What's this about, exactly? We would get to that eventually, along our discursive way. You could take his style for shambolic (those trousers; that swipe card) That would be a good trick, but it's a quirk. Still, it's a useful one for a politician. He might shuffle about, dropping things on his clothes, and losing things, but he's a very successful politician. He's clever and strategic and you'd mistake the outer muddle for the state of his brain at your peril.

So what this was about, was what was in the paper the day I contacted him, as he would have well known. I said, "don't you read the paper?" and he muttered something about republicanism and Princess Kate's wedding frock. There was a very big headline: Lee gets stuck into Joyce over rail tunnel project. He had written a blog - he writes long blogs, as well as long emails and text messages - in which he used the phrase "small-town redneck stuff", about the Transport Minister, Steven Joyce's views on roads and "pro-urban sprawl".

This was picked up, of course, according to me. He is professing surprise. He must have known that'd get attention. "I don't know! I don't know these things. I mean, I'm not all knowing!" This is baloney, but okay. He knows it now. "I'll tell you how the media works," he said, failing not to smirk. "If I put out a press release saying Steven Joyce is a redneck, it would be thrown in the rubbish bin immediately." Oh it would not. "Absolutely it would. Then when you really want something to be covered, the media suddenly gets all diffident."

I don't know who he thinks he's talking to, but it is very kind of him to give me a lesson on how the media works. He is very good with the media, mostly. He likes journalists as a breed (some politicians do; others don't). He does have what he calls "blues" with them from time to time. He recently sent me a very long email telling me off for repeating what he called "Hubbard's smear" against him. The gist of this was that Dick Hubbard said Lee stabbed him in the back and Lee said he certainly did not: he told him what he thought to his face. Anyway, it was a very snippy - and long - email and I replied saying I'd get around to reading it one day, and correcting a mistake he'd made very far down the thing - thus proving I had obviously read every word.

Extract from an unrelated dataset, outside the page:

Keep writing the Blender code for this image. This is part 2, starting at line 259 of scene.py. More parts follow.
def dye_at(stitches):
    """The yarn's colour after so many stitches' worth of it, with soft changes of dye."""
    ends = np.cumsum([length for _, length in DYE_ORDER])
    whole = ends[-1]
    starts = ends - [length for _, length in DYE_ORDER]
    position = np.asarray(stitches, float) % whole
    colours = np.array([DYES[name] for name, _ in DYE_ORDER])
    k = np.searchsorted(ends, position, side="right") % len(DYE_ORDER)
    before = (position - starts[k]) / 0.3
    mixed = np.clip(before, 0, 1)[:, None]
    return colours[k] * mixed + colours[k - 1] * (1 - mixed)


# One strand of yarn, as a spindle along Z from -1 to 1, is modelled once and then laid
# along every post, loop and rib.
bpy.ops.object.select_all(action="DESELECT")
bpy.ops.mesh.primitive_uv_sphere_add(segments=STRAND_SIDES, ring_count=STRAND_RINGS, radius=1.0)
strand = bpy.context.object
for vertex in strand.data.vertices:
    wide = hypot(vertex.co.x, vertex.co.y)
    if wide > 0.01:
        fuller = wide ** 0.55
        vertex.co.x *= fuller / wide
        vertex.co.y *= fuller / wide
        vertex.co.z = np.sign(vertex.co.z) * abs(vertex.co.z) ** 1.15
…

He sent another email calling me "snooty". But he doesn't hold grudges. When I mentioned this exchange he said, he'd rather not dwell on it, if I didn't mind. But that he would apologise for the "snooty". Perhaps that's why he prefers electronic exchanges: He finds it easier to give you a whack from a distance. He likes to be thought of as a nice person and thinks he is: "On the inside!"

Of course he knew what I wanted to see him about. "Probably." You have to read his blog, he says, "in the context of the thing". He is a good enough politician and has been around long enough to know that if he uses the phrases "small-town" and "redneck" about the minister, there will be a spat reported. "What I wouldn't like to see, and it would be totally non-productive and it would be totally egotistical, for this huge project to be distracted as some sort of spat between Mike Lee and the honourable Steven Joyce."

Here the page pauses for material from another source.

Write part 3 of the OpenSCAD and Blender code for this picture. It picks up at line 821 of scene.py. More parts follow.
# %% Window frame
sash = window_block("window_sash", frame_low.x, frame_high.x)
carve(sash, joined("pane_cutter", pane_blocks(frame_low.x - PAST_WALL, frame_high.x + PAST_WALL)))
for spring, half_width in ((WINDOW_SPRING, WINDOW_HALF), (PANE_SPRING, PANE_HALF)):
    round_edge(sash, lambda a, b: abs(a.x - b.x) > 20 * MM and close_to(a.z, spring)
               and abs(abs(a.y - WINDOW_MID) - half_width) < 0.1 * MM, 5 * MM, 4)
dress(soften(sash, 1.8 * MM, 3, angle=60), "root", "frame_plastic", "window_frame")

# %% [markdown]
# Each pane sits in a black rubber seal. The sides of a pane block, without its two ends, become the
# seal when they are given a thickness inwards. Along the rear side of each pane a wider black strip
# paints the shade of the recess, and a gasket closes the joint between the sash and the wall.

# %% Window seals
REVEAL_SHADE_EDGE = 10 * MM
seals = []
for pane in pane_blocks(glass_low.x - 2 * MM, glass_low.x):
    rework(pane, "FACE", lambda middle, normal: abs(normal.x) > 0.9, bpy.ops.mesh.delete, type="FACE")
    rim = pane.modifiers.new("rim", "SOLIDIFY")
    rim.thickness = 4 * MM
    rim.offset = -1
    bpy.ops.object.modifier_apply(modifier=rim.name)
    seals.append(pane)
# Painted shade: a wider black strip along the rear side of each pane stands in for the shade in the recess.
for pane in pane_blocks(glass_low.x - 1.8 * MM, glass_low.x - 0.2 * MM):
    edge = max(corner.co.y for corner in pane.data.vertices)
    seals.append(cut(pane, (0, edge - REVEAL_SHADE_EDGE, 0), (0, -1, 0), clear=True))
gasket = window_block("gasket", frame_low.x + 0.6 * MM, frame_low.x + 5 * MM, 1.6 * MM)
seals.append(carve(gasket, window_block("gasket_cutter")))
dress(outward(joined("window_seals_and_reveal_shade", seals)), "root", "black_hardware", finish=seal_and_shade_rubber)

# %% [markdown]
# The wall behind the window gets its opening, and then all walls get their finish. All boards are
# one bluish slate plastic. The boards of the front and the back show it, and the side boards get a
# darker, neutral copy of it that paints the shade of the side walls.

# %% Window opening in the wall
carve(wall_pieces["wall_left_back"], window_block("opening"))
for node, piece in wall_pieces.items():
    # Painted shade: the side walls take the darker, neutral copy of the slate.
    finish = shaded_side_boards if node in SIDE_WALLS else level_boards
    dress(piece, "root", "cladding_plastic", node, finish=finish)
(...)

He says he is not backtracking - Joyce had a go at his beloved, now gone, ARC; so he gave him that whack back. But he is, he says, happy to offer an olive branch. An olive branch! More like an entire damn tree, I said after listening to this: "I believe that this particular minister is intelligent and powerful enough to become a major historical figure." He didn't expand on that, or on my "entire damn tree" exclamation. I waited but he was saved by his phone ringing from any explanation. (He insists he doesn't play political games so I'll have to assume he wasn't suggesting the PM should watch out he's not felled.) So instead we learned about how knowing Morse code is his unique skill. Did I say discursive? He is very good at appearing to meander: what looks like wandering off at random means he ends up at a nice distance from the place you were attempting to lead him.

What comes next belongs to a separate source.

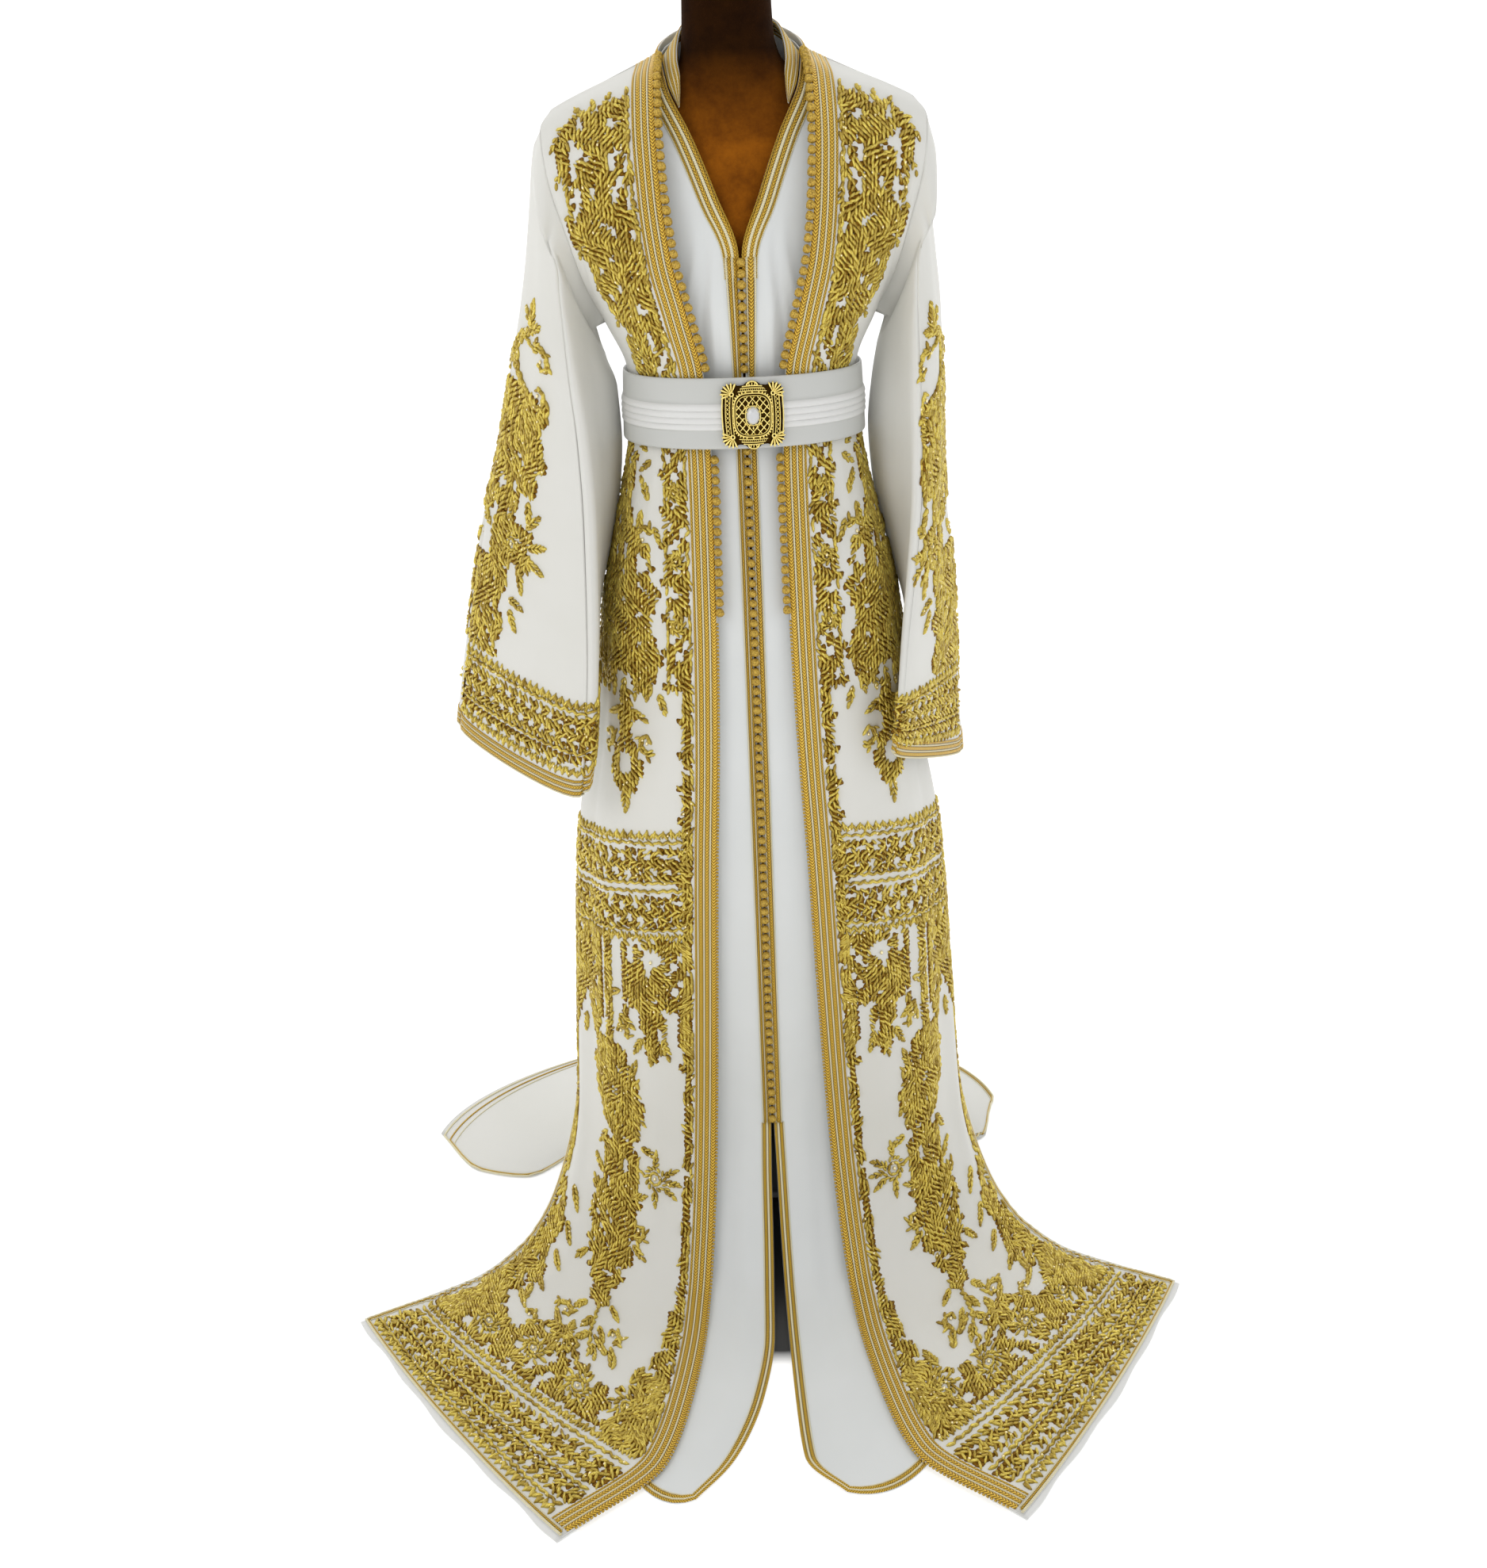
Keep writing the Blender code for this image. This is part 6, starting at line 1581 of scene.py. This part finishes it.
def bullion_finish():
    finish, tree, shader = new_finish("bullion_thread", (0.6, 0.38, 0.06), 0.27, 0.78)
    place = add_node(tree, "ShaderNodeUVMap", uv_map="UVMap").outputs["UV"]
    lean = add_node(tree, "ShaderNodeMapping", {
        "Rotation": (0.0, 0.0, 0.5), "Scale": (1.2, 3.0, 1.0), "Vector": place})
    twist_and_painted_shade = add_node(tree, "ShaderNodeTexWave", {
        "Scale": 1.1, "Distortion": 0.8, "Vector": lean.outputs["Vector"]}, wave_type="BANDS", bands_direction="Y")
    tint = add_node(tree, "ShaderNodeAttribute", attribute_name="tint").outputs["Fac"]
    # tint 0, the darkest end, is taken only by the flat under-stitches as painted shade; the other stitches get
    # random tints
    thread = mixed(tree, tint, (0.27, 0.13, 0.006, 1.0), (1.0, 0.8, 0.17, 1.0))
    # the twist's bands also darken the colour in the grooves of the relief: painted shade in the twisted thread
    feed(tree, shader, {"Base Color": mixed(tree, 0.32, thread, twist_and_painted_shade.outputs["Color"], "MULTIPLY")})
    relief(tree, shader, twist_and_painted_shade.outputs["Fac"], 0.6, 0.0005)
    return finish


bullion = bullion_finish()
sequin_gold = new_finish("sequin_gold", (1.0, 0.88, 0.52), 0.12, 0.75)[0]
STITCH_LONG = 0.0112
STITCH_WIDE = 0.0046
STITCH_HIGH = 0.0034
QUARTER_TURN = 1.5708


def drifting(x, y):
    """The lean of stitches that lie over each other like leaves."""
    return QUARTER_TURN + 0.7 * math.sin(x * 78.0 + 1.5 * math.sin(y * 55.0)) + 0.35 * math.sin(y * 125.0 + x * 48.0)


def in_rows(x, y):
    """The lean of stitches that turn to and fro from row to row."""
    return 0.8 if int(y / 0.0095 + x * 4.0) % 2 else 2.34


def gap_at(x, y, share, across=120.0, down=92.0):
    """Whether the ground shows here: soft uneven gaps, more of them for a larger share."""
    wave = math.sin(x * across + 2.0 * math.sin(y * 58.0)) * math.sin(y * down + 1.7 * math.sin(x * 74.0))
    return wave > 1.0 - share


def near(x, y, at_x, at_y, reach_x, reach_y=None):
    return ((x - at_x) / reach_x) ** 2 + ((y - at_y) / (reach_y or reach_x)) ** 2 < 1.0


class GoldWork:
    """Stitches and sequins of one embroidered panel, in metres across and down it."""

    def __init__(self, seed, panel, first, last):
        self.rows = []
        self.beads = []
        self.chance = random.Random(seed)
        self.ring = panel["ring"]
        self.first, self.last = first, last
        self.bottom = panel["down"][-1] - last
        self.levels = np.linspace(0.0, panel["down"][-1], 240)
        self.widths = np.array([panel_width(panel, y) for y in self.levels])

    def width(self, y):
        return float(np.interp(y, self.levels, self.widths))

    # a stitch is left out where its tips would pass the braid in front or the corded edges
    def allowed(self, x, y, angle, long):
        if y > self.bottom or y < 0.03:
            return False
        if self.ring:
            return True
        reach = abs(math.cos(angle)) * long * 0.5
        return x - reach > self.first and x + reach < self.width(y) - self.last

    def stitch(self, x, y, angle, long=STITCH_LONG, wide=STITCH_WIDE, high=STITCH_HIGH):
        c = self.chance
        if not self.allowed(x, y, angle, long):
            return
        self.rows.append((x + c.uniform(-1, 1) * 0.0006, y + c.uniform(-1, 1) * 0.0006,
                          angle + c.uniform(-1, 1) * 0.2, long * c.uniform(0.8, 1.18),
                          wide * c.uniform(0.82, 1.14), high * c.uniform(0.7, 1.3), 0.22 + 0.78 * c.random() ** 0.75))
        if c.random() < 0.09:
            self.bead(x, y, 0.0038)

    def bead(self, x, y, size=0.005):
        self.beads.append((x, y, size))

    # a chain of slanted stitches along a line, leaning to each side in turn
    def stem(self, line, lean=0.42, long=STITCH_LONG * 0.9, wide=STITCH_WIDE, step=0.0056):
        gone = 0.0
        flip = 1.0
        for (x0, y0), (x1, y1) in zip(line[:-1], line[1:]):
            run = math.hypot(x1 - x0, y1 - y0)
            while gone < run:
                f = gone / run
                angle = math.atan2(y1 - y0, x1 - x0)
                self.stitch(x0 + (x1 - x0) * f, y0 + (y1 - y0) * f, angle + lean * flip, long, wide)
                flip = -flip
                gone += step
            gone -= run

    # a leaf: a rib with pairs of slanted stitches that shorten towards the tip
    def leaf(self, x, y, angle, long, wide=None):
        wide = wide or long * 0.42
        pairs = max(2, int(long / 0.0056))
        for k in range(pairs):
            f = (k + 0.5) / pairs
            swell = math.sin(math.pi * min(1.0, 0.18 + 0.82 * f)) ** 0.7
            for side in (-1.0, 1.0):
                off = wide * 0.26 * swell * side
                px = x + math.cos(angle) * long * f - math.sin(angle) * off
                py = y + math.sin(angle) * long * f + math.cos(angle) * off
                self.stitch(px, py, angle + side * 0.55 * (1.0 - 0.5 * f), 0.005 + wide * 0.62 * swell)
        self.stitch(x + math.cos(angle) * long, y + math.sin(angle) * long, angle, STITCH_LONG * 0.8)

    # a scroll: a double stem that curls inward and ends in a bud
    def scroll(self, x, y, size, start, sweep=4.4):
        line = []
        for k in range(15):
            f = k / 14.0
            a = start + sweep * f
            r = size * (1.0 - 0.66 * f)
            line.append((x + r * math.cos(a), y + r * math.sin(a)))
        self.stem(line, 0.35, STITCH_LONG * 0.9, STITCH_WIDE * 1.2, 0.0046)
        self.stem([(x + (px - x) * 0.74, y + (py - y) * 0.74) for px, py in line[:9]], 0.3, STITCH_LONG * 0.8)
        self.bead(x, y)
        for k in (1, 4, 7):
            px, py = line[k]
            out = math.atan2(py - y, px - x)
            self.stitch(px + math.cos(out) * 0.005, py + math.sin(out) * 0.005, out + 0.6, STITCH_LONG)

    # a rosette: a ring round an open middle with a sequin, and slanted petals outside it
    def rosette(self, x, y, size):
        for share, lean in ((0.52, 1.57), (0.95, 0.75)):
            ring = max(6, int(2.0 * math.pi * size * share / 0.0062))
            for k in range(ring):
                a = 2.0 * math.pi * k / ring
                self.stitch(x + size * share * math.cos(a), y + size * share * math.sin(a), a + lean,
                            STITCH_LONG * 0.8)
        self.bead(x, y)

    # a dense cover of everything inside a shape, over flat under-stitches in the darkest gold that are painted shade
    # between the stitches
    def cover(self, inside, x0, x1, y0, y1, lean_at=drifting, across=0.0047, down=0.007):
        files = int((x1 - x0) / across) + 1
        for i in range(files):
            x = x0 + across * i
            y = y0 + down * 0.5 * (i % 2)
            while y < y1:
                if inside(x, y):
                    self.stitch(x, y, lean_at(x, y) + self.chance.uniform(-0.38, 0.38), STITCH_LONG)
                    # every other file lays a flat wide under-stitch with tint 0, the darkest gold: painted shade
                    # between the raised stitches
                    if i % 2 and self.allowed(x, y, 0.0, 0.01):
                        self.rows.append((x, y, lean_at(x, y) + 1.3, 0.012, 0.0078, 0.0011, 0.0))
                y += down

    # rows across a panel between two distances: a crest of three leaves, or a plain chain
    def evenly(self, x0, x1, pitch):
        count = max(2, int((x1 - x0) / pitch))
        return [x0 + (x1 - x0) * (k + 0.5) / count for k in range(count)]

    def crest(self, x0, x1, y_of, up=-1.0):
        for x in self.evenly(x0, x1, 0.011):
            for off, lean in ((0.0, 0.0), (-0.0038, -0.62), (0.0038, 0.62)):
                self.stitch(x + off, y_of(x) - up * abs(off) * 0.5, up * (QUARTER_TURN + lean), STITCH_LONG * 1.05)

    def chain(self, x0, x1, y_of, lean=0.42):
        for k, x in enumerate(self.evenly(x0, x1, 0.0064)):
            self.stitch(x, y_of(x), lean if k % 2 else -lean, STITCH_LONG, STITCH_WIDE)

    # rows of slanted stitches round diamond gaps, with a sequin in some of them
    def lattice(self, x0, x1, top, rows, y_of, pitch=0.02):
        def inside(x, y):
            level = (y - y_of(x)) / (pitch * 0.5)
            if not 0.0 < level < rows:
                return False
            u = (x - x0) / pitch + 0.5 * (int(level / 2.0) % 2)
            off_x = abs(u - round(u)) * 2.0
            off_y = abs((level / 2.0) % 1.0 - 0.5) * 2.0
            return off_x + off_y > 0.74

        self.cover(inside, x0, x1, top, top + 0.35, in_rows, 0.0048, 0.0068)

    def placed(self, panel, xs, ys):
        if self.ring:
            xs = np.where(xs < 0.0, xs + np.interp(ys, self.levels, self.widths), xs)
        return spots(panel, xs, ys)

    def sewn(self, name, panel, slot_name, low=0.0, high=9.0):
        data = np.array([row for row in self.rows if low <= row[1] < high])
        xs, ys, angle = data[:, 0], data[:, 1], data[:, 2]
        e = 0.0015
        spot, out = self.placed(panel, xs, ys)
        fore, _ = self.placed(panel, xs + e * np.cos(angle), ys + e * np.sin(angle))
        aft, _ = self.placed(panel, xs - e * np.cos(angle), ys - e * np.sin(angle))
        piece = repeated(name, bullion_shape(), bullion, spot, fore - aft, out, data[:, 3:6], data[:, 6])
        dress(piece, slot_name)
        return piece

    def sequins(self, name, panel, slot_name):
        data = np.array(self.beads)
        spot, out = self.placed(panel, data[:, 0], data[:, 1])
        aside, _ = self.placed(panel, data[:, 0], data[:, 1] + 0.001)
        sizes = np.stack([data[:, 2], data[:, 2], np.full(len(data), 0.0016)], axis=1)
        piece = repeated(name, sequin_shape(), sequin_gold, spot + out * 0.0014, aside - spot, out, sizes)
        dress(piece, slot_name)
        return piece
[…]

He has a few other skills; cleverness, obviously. So what was he up to in his blog? He spends much of his free time (to his wife's annoyance) watching war documentaries on the History Channel. "Isn't it terrible for a peace- nik to be fascinated with war?" Some peacenik. He is always having battles. "Battles are costly. It's better if you can come up with a win/win situation where people go away feeling they've got something out of it. If you focus on the issues rather than the personalities that can be done. But if you just focus on a battle of wills, then it will become a zero sum game, with one winner and one loser." Another thing I think about him: He should stop watching that war porn. Although perhaps it pays off. He is a keen student of strategy and personality. He said, about the Joyce spat, "well, I think some creative tension ... might be helpful in this circumstance." So having generated some creative tension he can go around offering olive groves, making himself look entirely reasonable.

He said, in response to his no doubt well-examined relationship with ego: "Humility!" He believes in humility because, "it means it's easier to make a tactical withdrawal."

Now he's the mayor's tactical face of transport. You might think he'd be saddened by the loss of his Chairman's job; that it's a bit of a come-down not to be the big boss. He's sentimental to a degree; he's a pragmatic politician. He says he's had people in his office breaking down. He hasn't. That would be "self-indulgent" because he still has a job. And, "it means that I don't wake up in the middle of the night, worried. So in some ways it's a burden lifted."

He must miss the status. He said, "I miss my PA." You can see that he would. We turned his office upside down looking for the lost swipe card - "where was I? Where was I sitting?" - gave up, and went downstairs. I watched him greet a visiting delegation from China who had come for a meeting with a man with clout wearing pants covered in God knows what.

He probably managed to stick his hoof in his mouth and somehow get away with it. He did with me, within seconds. He attempted, and mangled, a loud compliment in the cafe downstairs. The result was an implication that I was enormously fat. "Oh dear. Oh God," he Eeyored, "the interview got off to a bad start when I made a faux pas."

He says he has no charisma and because of the "compliment", I'm going to agree. He does have considerable muddling, and occasionally maddening, charm which I would like to be able to say was tactical, but nobody could manufacture it - and hardly anyone else could carry it off.